> [RAW DATA]
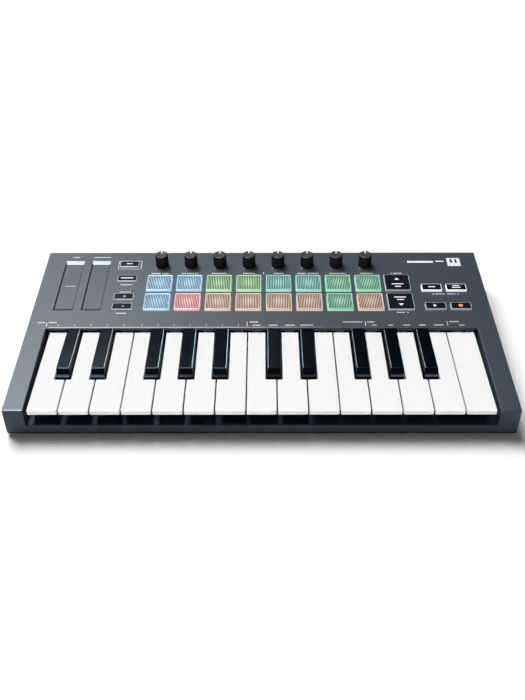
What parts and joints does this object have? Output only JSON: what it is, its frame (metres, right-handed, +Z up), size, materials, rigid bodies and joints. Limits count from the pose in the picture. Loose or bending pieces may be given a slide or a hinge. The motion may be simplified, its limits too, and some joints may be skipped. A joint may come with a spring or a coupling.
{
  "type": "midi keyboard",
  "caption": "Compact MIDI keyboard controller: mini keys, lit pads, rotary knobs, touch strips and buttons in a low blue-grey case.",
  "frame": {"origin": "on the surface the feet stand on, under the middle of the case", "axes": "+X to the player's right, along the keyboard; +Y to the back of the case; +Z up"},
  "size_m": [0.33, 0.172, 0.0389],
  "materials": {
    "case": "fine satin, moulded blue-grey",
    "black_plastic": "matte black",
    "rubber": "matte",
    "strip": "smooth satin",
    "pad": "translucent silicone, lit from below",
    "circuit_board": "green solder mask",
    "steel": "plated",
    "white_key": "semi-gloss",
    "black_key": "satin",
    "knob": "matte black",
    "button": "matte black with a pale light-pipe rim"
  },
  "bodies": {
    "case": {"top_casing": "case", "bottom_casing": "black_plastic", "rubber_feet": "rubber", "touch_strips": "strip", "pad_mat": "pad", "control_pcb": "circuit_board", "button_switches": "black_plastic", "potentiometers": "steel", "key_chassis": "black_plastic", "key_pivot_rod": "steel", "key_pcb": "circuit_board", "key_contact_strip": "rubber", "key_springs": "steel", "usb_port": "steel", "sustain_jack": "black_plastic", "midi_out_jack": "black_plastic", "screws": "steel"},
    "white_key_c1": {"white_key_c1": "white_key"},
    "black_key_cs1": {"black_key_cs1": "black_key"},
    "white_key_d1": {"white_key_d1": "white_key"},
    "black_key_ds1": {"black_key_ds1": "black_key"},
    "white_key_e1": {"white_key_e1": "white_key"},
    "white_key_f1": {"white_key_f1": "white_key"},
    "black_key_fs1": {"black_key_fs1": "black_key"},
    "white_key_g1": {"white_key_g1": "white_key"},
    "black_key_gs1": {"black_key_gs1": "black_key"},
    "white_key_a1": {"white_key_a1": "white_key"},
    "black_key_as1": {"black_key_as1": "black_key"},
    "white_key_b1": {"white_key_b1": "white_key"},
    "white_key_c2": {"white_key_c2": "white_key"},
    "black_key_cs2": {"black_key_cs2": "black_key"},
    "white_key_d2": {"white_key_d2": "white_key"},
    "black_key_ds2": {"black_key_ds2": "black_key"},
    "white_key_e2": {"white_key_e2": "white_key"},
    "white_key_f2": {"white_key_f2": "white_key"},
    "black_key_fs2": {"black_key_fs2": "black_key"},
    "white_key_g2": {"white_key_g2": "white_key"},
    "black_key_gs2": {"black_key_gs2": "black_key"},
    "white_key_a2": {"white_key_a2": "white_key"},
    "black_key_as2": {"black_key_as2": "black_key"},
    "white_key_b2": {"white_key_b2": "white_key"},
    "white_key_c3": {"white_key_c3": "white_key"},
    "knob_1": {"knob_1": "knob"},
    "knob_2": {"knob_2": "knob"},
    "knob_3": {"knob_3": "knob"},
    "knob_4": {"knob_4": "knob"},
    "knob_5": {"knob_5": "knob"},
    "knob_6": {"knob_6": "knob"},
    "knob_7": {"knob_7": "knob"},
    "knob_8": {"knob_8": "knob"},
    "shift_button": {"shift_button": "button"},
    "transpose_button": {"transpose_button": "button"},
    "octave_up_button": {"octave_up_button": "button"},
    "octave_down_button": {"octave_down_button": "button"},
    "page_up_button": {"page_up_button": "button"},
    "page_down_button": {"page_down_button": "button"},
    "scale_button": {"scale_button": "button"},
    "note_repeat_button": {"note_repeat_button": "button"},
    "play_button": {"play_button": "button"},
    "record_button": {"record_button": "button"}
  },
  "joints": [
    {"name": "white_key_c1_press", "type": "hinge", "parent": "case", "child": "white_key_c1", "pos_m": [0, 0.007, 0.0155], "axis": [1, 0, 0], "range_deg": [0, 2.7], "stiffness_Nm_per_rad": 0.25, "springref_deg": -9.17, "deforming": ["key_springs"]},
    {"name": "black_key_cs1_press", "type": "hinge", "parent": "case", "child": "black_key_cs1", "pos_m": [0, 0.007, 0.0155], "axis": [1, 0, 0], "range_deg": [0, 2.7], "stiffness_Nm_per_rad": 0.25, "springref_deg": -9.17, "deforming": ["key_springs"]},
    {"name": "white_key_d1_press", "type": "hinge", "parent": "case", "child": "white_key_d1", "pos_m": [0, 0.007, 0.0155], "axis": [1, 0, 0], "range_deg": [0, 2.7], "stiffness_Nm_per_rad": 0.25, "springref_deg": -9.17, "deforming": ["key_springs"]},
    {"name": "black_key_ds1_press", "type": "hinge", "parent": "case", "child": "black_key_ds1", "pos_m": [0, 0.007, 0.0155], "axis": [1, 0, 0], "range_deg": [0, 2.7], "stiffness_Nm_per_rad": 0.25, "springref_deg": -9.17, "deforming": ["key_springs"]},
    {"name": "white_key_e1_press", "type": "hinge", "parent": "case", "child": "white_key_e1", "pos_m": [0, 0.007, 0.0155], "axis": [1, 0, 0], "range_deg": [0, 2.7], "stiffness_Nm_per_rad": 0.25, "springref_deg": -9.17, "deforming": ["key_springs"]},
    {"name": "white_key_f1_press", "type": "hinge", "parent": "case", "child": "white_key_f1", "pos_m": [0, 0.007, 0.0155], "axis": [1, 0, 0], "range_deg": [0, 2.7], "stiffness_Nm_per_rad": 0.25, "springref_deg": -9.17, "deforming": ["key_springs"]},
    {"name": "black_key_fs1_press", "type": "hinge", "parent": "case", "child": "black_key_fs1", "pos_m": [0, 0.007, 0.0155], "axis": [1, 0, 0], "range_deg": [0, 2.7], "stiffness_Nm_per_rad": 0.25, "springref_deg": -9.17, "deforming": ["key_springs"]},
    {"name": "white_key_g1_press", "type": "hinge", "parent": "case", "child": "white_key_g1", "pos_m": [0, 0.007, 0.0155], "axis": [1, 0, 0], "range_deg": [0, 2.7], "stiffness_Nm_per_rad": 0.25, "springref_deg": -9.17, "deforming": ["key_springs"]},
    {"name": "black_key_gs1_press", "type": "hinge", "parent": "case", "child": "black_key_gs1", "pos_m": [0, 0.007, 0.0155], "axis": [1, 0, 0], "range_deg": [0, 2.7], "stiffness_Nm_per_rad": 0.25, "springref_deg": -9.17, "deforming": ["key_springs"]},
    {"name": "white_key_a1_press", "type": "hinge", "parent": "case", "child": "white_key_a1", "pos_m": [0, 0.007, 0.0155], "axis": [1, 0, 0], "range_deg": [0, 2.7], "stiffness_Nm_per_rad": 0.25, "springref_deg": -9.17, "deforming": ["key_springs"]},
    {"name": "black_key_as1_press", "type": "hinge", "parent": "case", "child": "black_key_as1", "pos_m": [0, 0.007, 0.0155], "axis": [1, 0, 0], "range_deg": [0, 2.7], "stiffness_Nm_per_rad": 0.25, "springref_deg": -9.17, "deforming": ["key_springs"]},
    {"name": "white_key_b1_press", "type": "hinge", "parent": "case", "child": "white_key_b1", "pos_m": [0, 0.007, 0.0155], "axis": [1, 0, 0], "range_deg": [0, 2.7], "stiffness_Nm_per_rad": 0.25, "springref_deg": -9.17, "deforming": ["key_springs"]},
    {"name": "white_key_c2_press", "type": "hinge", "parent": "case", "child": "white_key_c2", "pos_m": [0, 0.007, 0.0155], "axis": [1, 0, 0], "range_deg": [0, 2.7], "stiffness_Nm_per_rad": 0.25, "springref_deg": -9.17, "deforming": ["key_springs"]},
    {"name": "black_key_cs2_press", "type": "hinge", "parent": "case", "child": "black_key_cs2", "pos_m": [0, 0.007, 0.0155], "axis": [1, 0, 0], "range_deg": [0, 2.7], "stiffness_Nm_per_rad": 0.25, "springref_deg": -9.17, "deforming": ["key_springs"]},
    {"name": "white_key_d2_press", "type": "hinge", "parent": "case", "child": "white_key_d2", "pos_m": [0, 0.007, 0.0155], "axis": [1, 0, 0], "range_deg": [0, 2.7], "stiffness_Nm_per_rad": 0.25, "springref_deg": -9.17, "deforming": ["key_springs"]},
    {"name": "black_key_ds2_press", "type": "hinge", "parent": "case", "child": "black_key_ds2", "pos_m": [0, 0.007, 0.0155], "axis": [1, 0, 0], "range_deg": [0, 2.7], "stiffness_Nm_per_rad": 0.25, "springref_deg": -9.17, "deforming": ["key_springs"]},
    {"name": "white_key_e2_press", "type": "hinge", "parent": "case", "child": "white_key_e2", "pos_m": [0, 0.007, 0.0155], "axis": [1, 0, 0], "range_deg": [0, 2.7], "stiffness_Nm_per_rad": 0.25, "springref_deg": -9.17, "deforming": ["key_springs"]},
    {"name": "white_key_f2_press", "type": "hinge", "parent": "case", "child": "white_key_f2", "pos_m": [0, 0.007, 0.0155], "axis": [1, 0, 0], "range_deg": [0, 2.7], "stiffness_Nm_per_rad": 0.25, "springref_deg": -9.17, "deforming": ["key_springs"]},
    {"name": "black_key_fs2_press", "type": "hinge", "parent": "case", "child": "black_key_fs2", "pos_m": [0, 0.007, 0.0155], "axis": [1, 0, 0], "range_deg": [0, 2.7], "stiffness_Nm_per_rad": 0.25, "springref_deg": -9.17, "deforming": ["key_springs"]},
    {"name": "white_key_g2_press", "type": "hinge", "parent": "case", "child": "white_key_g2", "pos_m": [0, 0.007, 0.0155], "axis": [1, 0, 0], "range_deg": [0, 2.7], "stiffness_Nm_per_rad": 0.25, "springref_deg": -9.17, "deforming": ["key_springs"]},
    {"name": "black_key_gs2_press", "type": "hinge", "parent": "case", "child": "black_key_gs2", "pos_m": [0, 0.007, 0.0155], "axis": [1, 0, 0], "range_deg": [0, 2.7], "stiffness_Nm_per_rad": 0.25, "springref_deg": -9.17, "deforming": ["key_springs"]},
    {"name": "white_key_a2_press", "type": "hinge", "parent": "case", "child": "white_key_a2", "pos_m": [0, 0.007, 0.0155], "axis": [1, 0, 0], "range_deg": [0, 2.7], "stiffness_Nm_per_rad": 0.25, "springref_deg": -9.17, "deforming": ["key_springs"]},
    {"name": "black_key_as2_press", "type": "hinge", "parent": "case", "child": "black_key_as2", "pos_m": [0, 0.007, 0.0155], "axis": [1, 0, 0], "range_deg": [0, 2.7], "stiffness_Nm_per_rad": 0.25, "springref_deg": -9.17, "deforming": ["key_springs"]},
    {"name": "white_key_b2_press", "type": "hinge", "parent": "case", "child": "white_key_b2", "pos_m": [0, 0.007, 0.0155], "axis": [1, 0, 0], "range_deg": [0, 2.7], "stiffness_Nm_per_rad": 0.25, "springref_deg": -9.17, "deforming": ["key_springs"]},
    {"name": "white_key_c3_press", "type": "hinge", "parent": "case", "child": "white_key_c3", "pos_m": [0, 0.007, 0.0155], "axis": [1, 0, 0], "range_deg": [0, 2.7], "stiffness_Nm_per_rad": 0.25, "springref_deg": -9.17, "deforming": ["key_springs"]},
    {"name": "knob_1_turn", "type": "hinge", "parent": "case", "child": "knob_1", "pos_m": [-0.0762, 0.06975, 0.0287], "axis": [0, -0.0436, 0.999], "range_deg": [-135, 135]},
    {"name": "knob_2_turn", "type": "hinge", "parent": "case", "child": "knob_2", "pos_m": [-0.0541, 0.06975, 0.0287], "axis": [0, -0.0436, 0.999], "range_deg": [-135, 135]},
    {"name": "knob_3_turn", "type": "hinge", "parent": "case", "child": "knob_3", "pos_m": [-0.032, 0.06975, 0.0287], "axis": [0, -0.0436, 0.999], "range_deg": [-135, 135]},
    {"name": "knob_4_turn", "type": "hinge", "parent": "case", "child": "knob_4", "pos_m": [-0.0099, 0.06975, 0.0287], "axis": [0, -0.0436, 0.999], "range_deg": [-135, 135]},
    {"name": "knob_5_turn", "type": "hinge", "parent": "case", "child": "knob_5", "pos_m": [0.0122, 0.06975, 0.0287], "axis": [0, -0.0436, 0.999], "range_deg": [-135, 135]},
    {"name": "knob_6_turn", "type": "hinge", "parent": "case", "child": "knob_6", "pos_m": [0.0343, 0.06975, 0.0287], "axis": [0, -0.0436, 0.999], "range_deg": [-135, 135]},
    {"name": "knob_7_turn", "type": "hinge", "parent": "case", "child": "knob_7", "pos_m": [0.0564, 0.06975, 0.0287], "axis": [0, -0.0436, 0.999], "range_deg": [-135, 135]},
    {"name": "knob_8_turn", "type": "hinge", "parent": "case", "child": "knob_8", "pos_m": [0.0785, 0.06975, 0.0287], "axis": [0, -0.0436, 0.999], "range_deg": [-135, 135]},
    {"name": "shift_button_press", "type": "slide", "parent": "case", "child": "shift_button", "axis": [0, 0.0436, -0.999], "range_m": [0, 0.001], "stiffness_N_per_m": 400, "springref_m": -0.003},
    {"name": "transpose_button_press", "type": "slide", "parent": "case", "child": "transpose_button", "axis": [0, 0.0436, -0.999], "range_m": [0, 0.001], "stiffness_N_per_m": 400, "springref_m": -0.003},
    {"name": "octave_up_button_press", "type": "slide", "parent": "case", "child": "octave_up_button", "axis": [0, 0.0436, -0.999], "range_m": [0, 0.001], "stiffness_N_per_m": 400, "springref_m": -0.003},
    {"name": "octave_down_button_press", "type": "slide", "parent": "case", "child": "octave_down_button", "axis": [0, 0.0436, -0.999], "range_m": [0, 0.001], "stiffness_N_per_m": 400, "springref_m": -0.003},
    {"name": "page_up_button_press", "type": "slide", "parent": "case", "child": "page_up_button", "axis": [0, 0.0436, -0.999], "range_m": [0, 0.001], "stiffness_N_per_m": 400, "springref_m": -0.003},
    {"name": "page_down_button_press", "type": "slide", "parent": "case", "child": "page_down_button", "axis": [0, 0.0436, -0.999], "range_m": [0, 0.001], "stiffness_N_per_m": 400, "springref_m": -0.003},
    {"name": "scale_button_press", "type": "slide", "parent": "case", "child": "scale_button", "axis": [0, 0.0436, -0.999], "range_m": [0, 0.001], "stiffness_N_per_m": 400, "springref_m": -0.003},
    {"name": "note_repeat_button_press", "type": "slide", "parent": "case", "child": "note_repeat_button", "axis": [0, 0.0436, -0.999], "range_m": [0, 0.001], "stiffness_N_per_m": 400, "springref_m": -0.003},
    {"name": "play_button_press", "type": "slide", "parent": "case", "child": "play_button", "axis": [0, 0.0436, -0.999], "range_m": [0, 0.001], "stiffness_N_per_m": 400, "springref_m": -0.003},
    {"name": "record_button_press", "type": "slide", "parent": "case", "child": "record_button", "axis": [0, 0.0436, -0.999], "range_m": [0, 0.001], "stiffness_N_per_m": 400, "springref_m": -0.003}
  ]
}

> [TASK DESCRIPTION] Identify the lines of the data that contain the word "bodies". Copy each of them.

> [OUTPUT BELOW]
What parts and joints does this object have? Output only JSON: what it is, its frame (metres, right-handed, +Z up), size, materials, rigid bodies and joints. Limits count from the pose in the picture. Loose or bending pieces may be given a slide or a hinge. The motion may be simplified, its limits too, and some joints may be skipped. A joint may come with a spring or a coupling.
  "bodies": {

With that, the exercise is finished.